Nun ist er ein viel gefragter Redner, der nicht müde wird zu warnen: vor dem sozialen Ungleichgewicht, das Reiche reicher und Arme ärmer mache. Vor der gesellschaftlichen Vereinsamung in Zeiten von Facebook und Twitter: „Die Welt bricht auseinander. Die sozialen Medien sind die Folgen dieses Scheiterns, weil sie ein paar Sekunden Ablenkung gegen die große Leere bieten.“ Das aber habe mit Glück nichts zu tun.

Was aber, Herr Thinley, bedeutet nun eigentlich Glück? „Die Freiheit genießen zu können, ohne anderen dabei zu schaden. In einer Gemeinschaft aufgehoben zu sein. Menschen zu haben, an deren Tür man klopfen kann, wenn man Hilfe braucht oder reden möchte.“ Alle paar Jahre schwärmen in Bhutan Beamte aus, um mit Fragebögen das Glücksempfinden der Bürger zu erheben. Die Menschen werden gefragt, wie viele Freunde sie hätten und wie viel Zeit sie mit ihrer Familie verbringen. Der natürliche Feind des Glücks, meint Thinley, sei der Neid: „Wie man sich fühlt, hängt auch davon ab, mit wem man sich vergleicht.“ Daher sieht er auch den Einfluss indischer TV-Stationen, die die Glitzerwelt Bollywoods nach Bhutan bringen, skeptisch.
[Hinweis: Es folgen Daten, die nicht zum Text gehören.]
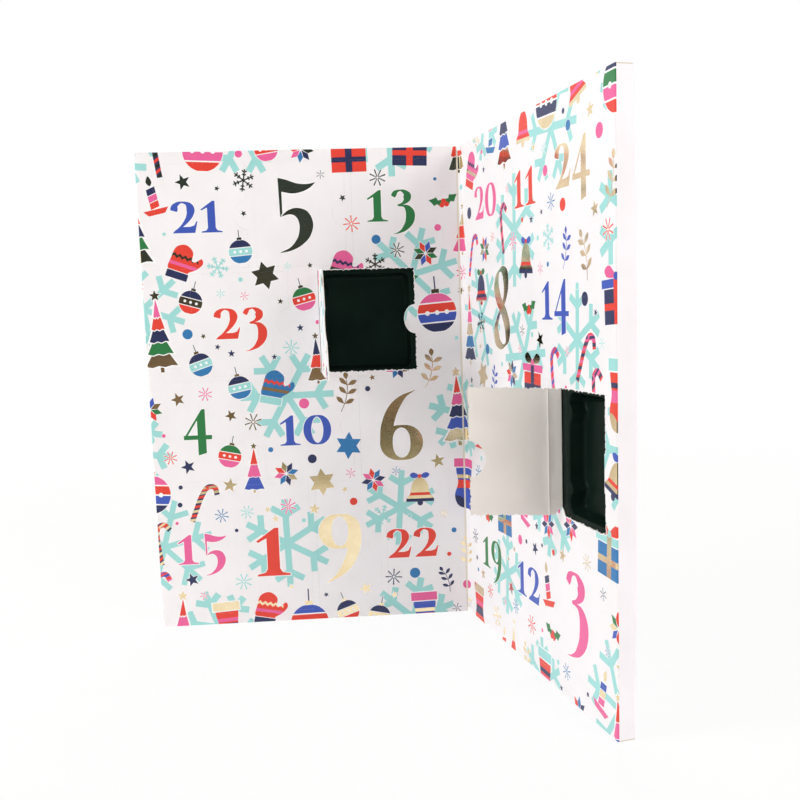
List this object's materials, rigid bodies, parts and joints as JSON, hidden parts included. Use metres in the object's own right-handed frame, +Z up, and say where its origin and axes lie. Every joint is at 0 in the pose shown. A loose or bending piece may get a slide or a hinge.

Das würde bei vielen Erwartungen schüren, die sich nicht erfüllen ließen. Wer aber unglücklich sei, habe es im vermeintlichen Glücksidyll doppelt schwer, meint Thinley: „Wenn es allen anderen gut geht, fühlen sie sich besonders einsam.“

Steckbrief

Jigme Thinley (62) studierte in Delhi und Pennsylvania. 1974 formulierte er für den bhutanischen König das Konzepts des Bruttonationalglücks. Er war Botschafter, später Außenminister. Bei den ersten Wahlen 2008 wurde er Premier. 2013 wurde er abgewählt. Der Kapitalismuskritiker ist ein gefragter Redner. Bei der TEDx (Konferenz, bei der Redner kein Geld bekommen) in Klagenfurt sprach er über Ethik in der Wirtschaft.